太宗は彼の死を非常に哀しみ、侍臣へ以下のように言ったという。
- 「人以銅為鏡、可以正衣冠。以古為鏡、可以見興替。以人為鏡、可以知得失。魏徴没、朕亡一鏡矣(人は銅を以て鏡と為し、以て衣冠を正すべし。古きを以て鏡と為し、以て興替を見るべし。人を以て鏡と為し、以て得失を知るべし。魏徴の没するや、朕 一鏡を亡(うしな)へり。」(『資治通鑑』巻一九六)。

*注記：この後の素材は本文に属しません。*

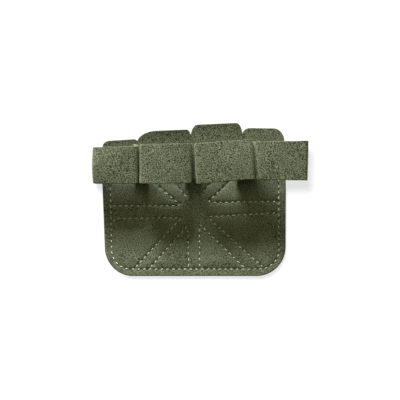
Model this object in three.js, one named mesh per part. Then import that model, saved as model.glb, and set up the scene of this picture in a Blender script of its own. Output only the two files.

太宗の命で編纂した『隋書』の序論、『梁書』・『陳書』・『北斉書』の総論など、多くの著作がある。その言論は『貞観政要』に多く収められている。「人生意気に感ず」や「中原に鹿を逐う」の句で有名な「述懐」という詩を詠んだ。
西遊記における魏徴編集
明代の白話小説『西遊記』では、魏徴は陽間(この世)と陰間(あの世)を往来できる人物として描かれ、太宗と囲碁の対局中にうたた寝した間に、天帝の命令により夢の中で涇河の龍王を処刑したことになっている。恨みを抱いた涇河龍王が太宗の夢枕に現れたため、太宗は衰弱死し、冥府めぐりを行って寿命を延ばし帰還した(詳細は西遊記の成立史)。